French Romanticism and the Cultural Politics of Archaeology

By Goran Blix

In the early nineteenth century, as amateur archaeologists excavated Pompeii, Egypt, Assyria, and the first prehistoric sites, a myth arose of archaeology as a magical science capable of unearthing and reconstructing worlds thought to be irretrievably lost. This timely myth provided an urgent antidote to the French anxiety of amnesia that undermined faith in progress, and it armed writers from Chateaubriand and Hugo to Michelet and Renan with the intellectual tools needed to affirm the indestructible character of the past.

From Paris to Pompeii reveals how the nascent science of archaeology lay at the core of the romantic experience of history and shaped the way historians, novelists, artists, and the public at large sought to cope with the relentless change that relegated every new present to history.

In postrevolutionary France, the widespread desire to claim that no being, city, culture, or language was ever definitively erased ran much deeper than mere nostalgic and reactionary impulses.

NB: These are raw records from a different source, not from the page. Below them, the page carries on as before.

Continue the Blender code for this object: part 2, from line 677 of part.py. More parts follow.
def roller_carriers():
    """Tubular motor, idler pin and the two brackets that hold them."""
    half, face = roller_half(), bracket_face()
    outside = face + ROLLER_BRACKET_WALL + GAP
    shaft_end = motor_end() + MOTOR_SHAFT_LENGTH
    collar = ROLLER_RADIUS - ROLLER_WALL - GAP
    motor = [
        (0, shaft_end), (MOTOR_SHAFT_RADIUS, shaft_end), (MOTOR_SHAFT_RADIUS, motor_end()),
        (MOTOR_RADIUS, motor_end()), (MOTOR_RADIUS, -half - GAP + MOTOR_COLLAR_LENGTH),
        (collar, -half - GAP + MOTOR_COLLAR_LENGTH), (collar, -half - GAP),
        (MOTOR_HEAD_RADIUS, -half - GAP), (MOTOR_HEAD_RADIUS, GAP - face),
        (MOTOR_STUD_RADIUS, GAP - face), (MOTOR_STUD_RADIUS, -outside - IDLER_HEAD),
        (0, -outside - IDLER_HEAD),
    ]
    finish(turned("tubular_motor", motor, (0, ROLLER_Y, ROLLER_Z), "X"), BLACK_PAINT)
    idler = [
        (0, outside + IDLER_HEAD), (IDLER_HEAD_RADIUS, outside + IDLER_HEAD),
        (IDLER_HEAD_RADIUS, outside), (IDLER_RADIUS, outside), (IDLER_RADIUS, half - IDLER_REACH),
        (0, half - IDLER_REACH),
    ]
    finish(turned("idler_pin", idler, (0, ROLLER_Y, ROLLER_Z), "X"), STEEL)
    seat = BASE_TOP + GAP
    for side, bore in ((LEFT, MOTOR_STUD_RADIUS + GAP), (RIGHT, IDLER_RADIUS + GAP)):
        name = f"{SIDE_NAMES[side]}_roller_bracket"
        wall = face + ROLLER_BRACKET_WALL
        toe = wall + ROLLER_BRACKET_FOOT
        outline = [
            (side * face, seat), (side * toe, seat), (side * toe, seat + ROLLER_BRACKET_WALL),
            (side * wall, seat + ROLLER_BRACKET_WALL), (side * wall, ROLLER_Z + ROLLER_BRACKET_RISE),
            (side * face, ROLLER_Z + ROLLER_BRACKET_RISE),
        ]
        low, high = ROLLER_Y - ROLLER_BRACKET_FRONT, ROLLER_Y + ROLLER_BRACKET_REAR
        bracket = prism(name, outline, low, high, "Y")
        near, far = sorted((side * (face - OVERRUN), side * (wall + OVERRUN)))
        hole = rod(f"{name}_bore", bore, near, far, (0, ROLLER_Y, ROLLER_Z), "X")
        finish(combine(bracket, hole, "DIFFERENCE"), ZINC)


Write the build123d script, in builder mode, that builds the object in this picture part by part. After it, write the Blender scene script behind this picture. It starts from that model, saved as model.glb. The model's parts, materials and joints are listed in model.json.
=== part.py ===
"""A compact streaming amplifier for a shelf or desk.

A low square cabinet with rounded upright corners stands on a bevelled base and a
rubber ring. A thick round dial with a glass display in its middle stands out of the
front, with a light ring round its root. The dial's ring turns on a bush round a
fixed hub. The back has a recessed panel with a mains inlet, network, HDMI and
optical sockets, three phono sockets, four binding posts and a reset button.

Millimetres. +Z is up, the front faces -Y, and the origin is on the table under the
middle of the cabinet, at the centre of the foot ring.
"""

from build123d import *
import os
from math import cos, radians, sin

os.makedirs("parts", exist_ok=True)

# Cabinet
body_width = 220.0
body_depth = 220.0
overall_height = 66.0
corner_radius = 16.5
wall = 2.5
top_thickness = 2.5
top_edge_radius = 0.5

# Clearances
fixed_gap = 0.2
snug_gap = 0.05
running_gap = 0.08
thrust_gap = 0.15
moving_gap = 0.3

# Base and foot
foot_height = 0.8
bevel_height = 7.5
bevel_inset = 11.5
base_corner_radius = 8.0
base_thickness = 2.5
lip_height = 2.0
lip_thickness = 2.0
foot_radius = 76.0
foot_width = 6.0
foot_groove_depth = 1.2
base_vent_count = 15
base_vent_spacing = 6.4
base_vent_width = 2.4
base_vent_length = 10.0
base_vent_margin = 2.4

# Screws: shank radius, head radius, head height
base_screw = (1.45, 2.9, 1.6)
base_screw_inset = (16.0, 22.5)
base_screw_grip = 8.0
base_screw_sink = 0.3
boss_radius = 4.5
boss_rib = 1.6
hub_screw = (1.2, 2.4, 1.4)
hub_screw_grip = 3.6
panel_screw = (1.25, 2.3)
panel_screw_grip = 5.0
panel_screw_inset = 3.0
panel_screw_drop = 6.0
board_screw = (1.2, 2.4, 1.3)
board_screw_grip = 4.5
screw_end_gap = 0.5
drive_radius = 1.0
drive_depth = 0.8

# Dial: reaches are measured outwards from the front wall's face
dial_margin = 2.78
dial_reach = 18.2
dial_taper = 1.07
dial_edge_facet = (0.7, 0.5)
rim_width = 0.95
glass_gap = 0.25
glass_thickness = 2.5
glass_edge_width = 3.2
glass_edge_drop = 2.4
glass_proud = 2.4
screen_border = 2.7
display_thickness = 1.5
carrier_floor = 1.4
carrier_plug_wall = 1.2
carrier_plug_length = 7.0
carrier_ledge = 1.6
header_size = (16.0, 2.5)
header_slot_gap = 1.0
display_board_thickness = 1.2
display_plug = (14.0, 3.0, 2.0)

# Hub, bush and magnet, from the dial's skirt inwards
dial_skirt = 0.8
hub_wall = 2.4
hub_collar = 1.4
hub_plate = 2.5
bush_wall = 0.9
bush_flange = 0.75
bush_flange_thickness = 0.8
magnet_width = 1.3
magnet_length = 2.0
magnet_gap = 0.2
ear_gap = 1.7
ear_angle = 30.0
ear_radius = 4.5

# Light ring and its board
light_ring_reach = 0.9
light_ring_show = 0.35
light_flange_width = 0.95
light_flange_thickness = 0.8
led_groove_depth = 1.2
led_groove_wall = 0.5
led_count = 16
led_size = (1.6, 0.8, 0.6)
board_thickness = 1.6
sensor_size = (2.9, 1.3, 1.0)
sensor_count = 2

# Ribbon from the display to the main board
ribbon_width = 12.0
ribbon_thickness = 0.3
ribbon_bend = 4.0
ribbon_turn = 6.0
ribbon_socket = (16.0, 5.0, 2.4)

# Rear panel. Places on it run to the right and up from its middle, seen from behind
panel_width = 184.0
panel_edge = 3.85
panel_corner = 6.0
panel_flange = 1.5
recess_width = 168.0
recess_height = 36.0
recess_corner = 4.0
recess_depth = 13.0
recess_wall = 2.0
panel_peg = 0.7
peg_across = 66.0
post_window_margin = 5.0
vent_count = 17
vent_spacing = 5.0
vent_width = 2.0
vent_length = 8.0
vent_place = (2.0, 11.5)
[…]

Göran Blix contends that this desire was the cornerstone of the substitution of a weak secular form of immortality for the lost certainties of the Christian afterlife. Taking the iconic city of Pompeii as its central example, and ranging widely across French romantic culture, this book examines the formation of a modern archaeological gaze and analyzes its historical ontology, rhetoric of retrieval, and secular theology of memory, before turning to its broader political implications.